27.5.18

Sem emenda - O Socialismo português

Por António Barreto
O socialismo português é coisa que não existe. E ainda bem. Se existisse, seria qualquer coisa má, como o soviético, ou risível, como o venezuelano. Existem, isso sim, socialistas. E um partido que faz anos, 45, dirige o actual governo e está em congresso. Já se sabe que só vai discutir o futuro, não o que está para trás. Não se vai falar de Sócrates, muito menos do seu governo, que nunca existiram. Não se vai debater a corrupção, obra da direita ou de gente que não existiu. Vai falar-se de grandes problemas, de questões de estratégia a longo prazo e do futuro, entidades com as quais se reduz qualquer congresso à insignificância litúrgica. As tentativas (e vai haver algumas) de debater problemas reais produzirão efeitos às duas da manhã numa sala vazia. Mais uma vez se verá como a separação entre eleição e debate foi, para a maior parte dos partidos, solução para esvaziar os congressos e entronizar a demagogia.
No século passado, houve quem julgasse que existia um socialismo português. Uns tantos militantes, alguns militares e pouco mais. Foi-se aprendendo que o melhor socialismo era o adjectivo, não o substantivo. Este é um despotismo, aquele é uma inspiração. Curiosamente, com as crises na globalização, no euro e na União, o substantivo voltou a estimular alguns espíritos. Isso também aconteceu no PS, por causa dos aliados de esquerda que tão bem fizeram ao PS e que tão mal se preparam para lhe fazer. Só que já se percebeu que o debate sobre o socialismo em Portugal é conversa para entreter congressistas.
De qualquer modo, é verdade que o PS está num momento excepcional da sua vida. O PS vai refazer a sua identidade e definir o seu papel na sociedade. Na verdade, hoje, o PS existe por um acaso estatístico e um golpe de sorte irrepetível. Não fora o período de austeridade, talvez o PS não fosse hoje mais do que uma colecção de cromos. Aqueles quatro anos criaram um descontentamento de que o PS teve a sorte de beneficiar.
O que será, então, o PS do futuro? Para que servirá? Como resistente ao fascismo, trave mestra do pensamento da esquerda, já fez o que pôde, mas nem sequer foi o principal. Já a resistência ao comunismo fez a sua glória, em Portugal e na Europa, foram os anos de ouro. É a sua principal identidade histórica, mas não haverá, felizmente, segunda oportunidade. Fundador da democracia, com certeza, mas não foi o único. Responsável pela integração europeia, sem qualquer dúvida, mas não esteve sozinho. Foi co-autor do Serviço Nacional de Saúde, teve o talento de ter feito a primeira lei, mas o desenvolvimento foi obra de vários. Na criação de riqueza, a sua autoria é quase nula. Já no endividamento, a sua responsabilidade é maior. Reformas da educação e da segurança social: para o bem e o mal, andou por lá, sem originalidade, foram muitos os autores. Na justiça, o seu envolvimento foi profundo, mas inútil, quem sabe se nefasto. No combate à desigualdade, na descentralização, nas autonomias regionais, nas privatizações, nas revisões da Constituição, no euro, nas auto-estradas e nas parceiras público privadas, o PS esteve em todas, no melhor e no pior, no activismo e na inutilidade, com outros, sem marcas especiais nem currículo digno desse nome.

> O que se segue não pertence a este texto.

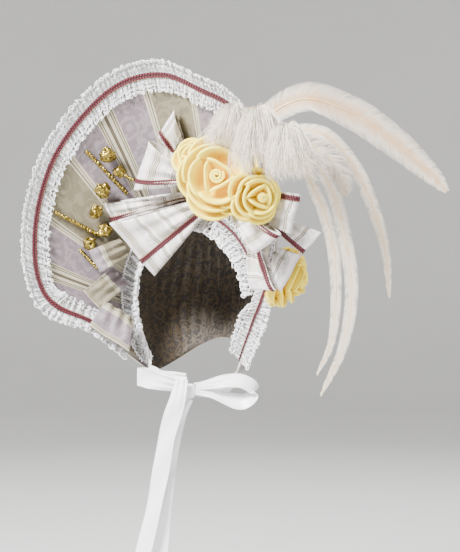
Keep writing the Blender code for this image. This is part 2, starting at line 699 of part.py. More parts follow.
def rest_on(pieces, carriers, way):
    """Moves the pieces along a direction until the nearest carrier is SEAT_GAP away."""
    way = unit(np.array(way, float))
    piece, carrier = joined([shape_of(obj) for obj in pieces]), joined(carriers)
    sideways = np.linalg.svd(way[None])[2][1:]
    low = (piece[2] @ sideways.T).min(0) - SEAT_REACH
    high = (piece[2] @ sideways.T).max(0) + SEAT_REACH
    flat = carrier[2] @ sideways.T
    facing = carrier[2][((flat > low) & (flat < high)).all(1)]
    piece_tree, carrier_tree = tree_of(piece), tree_of(carrier)
    moved = 0.0
    for _ in range(SEAT_TRIES):
        near = min(carrier_tree.find_nearest(probe)[3] for probe in piece[2] + way * moved)
        for probe in facing - way * moved:
            near = min(near, piece_tree.find_nearest(probe, near)[3] or near)
        if near - SEAT_GAP < SEAT_GAP / 8 or moved > SEAT_TRAVEL:
            break
        moved += near - SEAT_GAP
    for obj in pieces:
        obj.location += Vector(way * moved)


def remove_everything():
    for obj in list(bpy.data.objects):
        bpy.data.objects.remove(obj)


def lay(pieces, way, placed, lift=0.0):
    """Lays new pieces on what is already placed, coming from the opposite side."""
    for obj in pieces:
        obj.location -= Vector(way * lift)
    rest_on(pieces, placed, way)
    placed.extend(shape_of(obj) for obj in pieces)


def make_trimming(placed):
    """The cockade, built up from the lining as it is sewn on."""
    lay(make_rose(ROSES[3]), -ACROSS, placed)
    for row in GOLD_BRAIDS:
        lay(make_gold_braid(row), -TOWARD, placed)
    for row in GOLD_KNOTS:
        lay(make_gold_knot(row), -TOWARD, placed)
    for row in GOLD_ENDS:
        lay(make_gold_end(row), -TOWARD, placed)
    for row in LOOPS:
        lay(make_loop(row), -TOWARD, placed, LIFT)
    for row in PLUMES:
        lay(make_plume(row), -TOWARD, placed, LIFT)
    for row in ROSES[:3]:
        lay(make_rose(row), -TOWARD, placed, LIFT)
    for row in TUFTS:
        lay(make_tuft(row), -TOWARD, placed, LIFT)


def make_ties(placed):
    """Ribbons from both lower corners to a knot, with its two loops and two tails."""
    ties = [make_ribbon(row) for row in RIBBONS]
    for tie in ties[:2]:
        lay(tie, UP, placed)
    lay(make_knot(), -TOWARD, placed)
    for piece, way in zip(ties[2:], (ACROSS, -ACROSS, -TOWARD, UP)):
        lay(piece, way, placed)


def main():
    remove_everything()
    make_brim()
    make_crown()
    make_edge_trim()
    make_face_trim()
    placed = [shape_of(obj) for obj in collection().objects]
    make_trimming(placed)
    make_ties(placed)


main()
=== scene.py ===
"""The lolita bonnet as it is seen: a striped damask brim and gathered crown, two lace ruffles with
rose braid, a cockade of folded bands, foam roses, plumes and fluff, gold trim, and satin ties."""
import math

import bpy
import numpy as np
from bpy.props import FloatProperty, FloatVectorProperty, IntProperty, PointerProperty
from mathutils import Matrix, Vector


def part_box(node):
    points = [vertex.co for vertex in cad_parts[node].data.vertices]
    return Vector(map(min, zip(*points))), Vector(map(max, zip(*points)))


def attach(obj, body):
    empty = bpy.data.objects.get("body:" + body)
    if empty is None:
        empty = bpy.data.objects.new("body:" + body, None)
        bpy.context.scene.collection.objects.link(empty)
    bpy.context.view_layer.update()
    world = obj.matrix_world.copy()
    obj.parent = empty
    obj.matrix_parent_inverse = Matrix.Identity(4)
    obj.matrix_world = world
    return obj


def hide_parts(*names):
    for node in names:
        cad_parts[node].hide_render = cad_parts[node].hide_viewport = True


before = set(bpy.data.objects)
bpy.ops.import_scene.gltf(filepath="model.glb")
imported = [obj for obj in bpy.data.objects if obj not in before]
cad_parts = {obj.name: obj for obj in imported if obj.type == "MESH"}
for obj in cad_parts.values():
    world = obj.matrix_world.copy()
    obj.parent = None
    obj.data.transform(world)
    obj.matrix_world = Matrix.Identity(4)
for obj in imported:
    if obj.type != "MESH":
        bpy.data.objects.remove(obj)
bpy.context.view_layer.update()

bl_info = {
    "name": "Lolita bonnet",
    "version": (1, 0, 0),
    "blender": (4, 5, 0),
    "location": "View3D > Sidebar > Bonnet",
    "description": "Makes the cloth, lace, flowers, feathers and ribbons of a lolita bonnet",
    "category": "Add Mesh",
}

MM = 0.001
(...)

As promessas que o PS vai deixar no fim deste congresso são conhecidas e pertencem à galeria dos lugares comuns imortais. Igualdade social, de géneros, de etnias e de origens! Segurança! Descentralização! A cultura! O mar! Estamos conversados. Onde o esclarecimento falta é naquela que poderia ser a mais profunda marca do PS nas próximas décadas: a luta contra a corrupção! Contra os negócios de Estado, os favores e o nepotismo. Contra as cunhas e a promiscuidade. Contra a ocupação partidária do Estado. Contra a dependência dos plutocratas e dos sindicatos.
Com o seu currículo recente, é difícil imaginar um PS capaz de corrigir as causas da corrupção e de barrar os caminhos que a ela conduzem. Mais uma razão para fazer desse desígnio o mais importante do seu futuro próximo. Com liberdade e justiça, é aquilo de que Portugal mais precisa.